When it comes to computerized testing, it is important to note that computer applications in the field of psychological test administration have considerable ethical implications for educators and responders. In order to reduce the impact of potential ethical issues on the psychological assessment, test takers follow three essential guidelines, such as resolving ethical issues, human relations, as well as privacy and confidentiality (Cohen & Swerdlik, 2017).

From the perspective of resolving ethical issues, this guideline requires the examiner to address all the ethical problems before moving forward. In turn, human relations refer to the guideline that obliges the examiner to ensure that the participants and others involved are not harmed in any way. Finally, in the context of confidentiality and privacy, all psychologists have to inform the respondents about how their personal information can be used.
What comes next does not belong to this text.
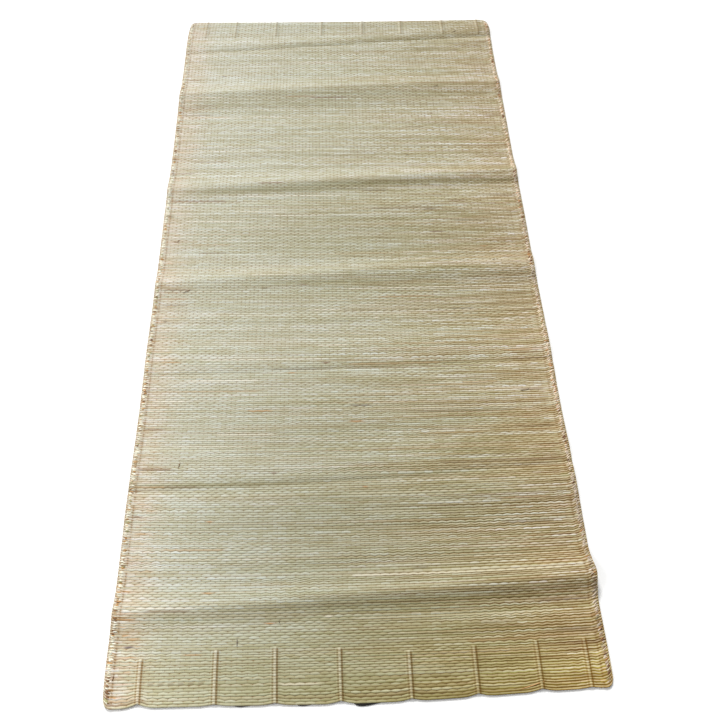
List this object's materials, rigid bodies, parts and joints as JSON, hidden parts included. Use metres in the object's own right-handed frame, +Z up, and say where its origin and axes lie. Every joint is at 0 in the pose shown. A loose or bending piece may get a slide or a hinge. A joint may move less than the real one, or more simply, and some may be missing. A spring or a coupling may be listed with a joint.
{
  "type": "woven sedge mat",
  "caption": "Rectangular sleeping mat of woven sedge, laid out flat with soft cross creases, folded selvedges and warp tails turned back at both ends.",
  "frame": {"origin": "centre of the mat's footprint on the surface it lies on", "axes": "+X across the mat from the left to the right selvedge, +Y along its length from the near to the far end, +Z up"},
  "size_m": [0.914, 1.8362, 0.0254],
  "materials": {
    "sedge": "matt, faintly waxy dry sedge stems, pale green-beige with tan, cream and brown streaks"
  },
  "bodies": {
    "root": {"mat": "sedge"}
  },
  "joints": []
}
Furthermore, psychologists are required to protect the confidentiality of provided information by sharing only that data which is significant to the effectiveness of the psychological service.
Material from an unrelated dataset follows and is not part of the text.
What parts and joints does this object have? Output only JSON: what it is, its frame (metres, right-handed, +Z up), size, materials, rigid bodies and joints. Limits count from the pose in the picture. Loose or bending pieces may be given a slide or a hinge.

A vast amount of attention should also be dedicated to the process of testing people with disabilities. Presently, the main challenges associated with psychological testing programs for this population group include the transformation of the test into a form that can be taken by the examiner, meaningful interpretation of the test data, and transformation of the responses into scores. According to guidelines for the assessment of persons with disabilities, psychologists are required to increase their knowledge and skills about working with disabled individuals on a regular basis (Cohen & Swerdlik, 2017). As a result, examiners have a high level of awareness of disability paradigms, models, and their implications for service provision.

The Role of Testing and Assessment in Education

As of education, assessment and testing programs play an essential role, as they help educators evaluate, measure, and document the academic achievements of school-age children. Most frequently, these programs are based on the idea to analyze academic readiness, learning progress, and skill acquisition. In order to assess the extent to which provided information is assimilated, the US educational system uses K-through-12 assessment. In turn, the Common Core State Standards is used as a standard for learning in English and math in the US (Cohen & Swerdlik, 2017). At the same time, a variety of concerns regarding testing in education still exist. Usually, they include special learning disabilities, psychoeducational test batteries, and technological issues.

Currently, school-age children who have a severe discrepancy between achievement and intellectual ability are served with the help of response in the intervention model. In fact, this multilevel model requires educators to follow three steps in terms of testing and assessment (Cohen & Swerdlik, 2017).

First, the teacher provides information to all students in the appropriate manner. Second, learners failing to make adequate progress are gathered into a group that undergoes another phase of education. Third, individuals failing the second level of education are administered with the help of an individual approach. Moreover, in order to identify the range of abilities that can be developed by a person with and without the assistance of the educator, teachers can use the zone of proximal development. This concept is beneficial for detecting the amount of knowledge disabled students can successfully process. Thus, testing in education can be applied to all students, regardless of their intelligence level.


At present, psychological assessment of school-age children is tremendously beneficial, as it helps determine a child’s personality strengths and weaknesses. Additionally, it is an effective intervention for identifying certain disturbances in personality. However, teachers and parents can experience concerns regarding some aspects of this process. For instance, language barriers, culture-related discrimination, disclosure of information, and inaccurate interpretation of computerized testing are the most common concerns faced by examinees and their parents. To minimize the effect of these issues on the quality of testing, a variety of legal and ethical considerations should be taken into account.

Currently, all psychologists are required to follow the main principles of the APA Ethics Code. This document ensures that the participants and others involved in the assessment are not harmed. When it comes to the rights of examiners, they have the right of informed consent and to be informed of test findings.


Cohen, R., & Swerdlik, M. (2017). Psychological testing and assessment (9th ed.). McGraw-Hill Education.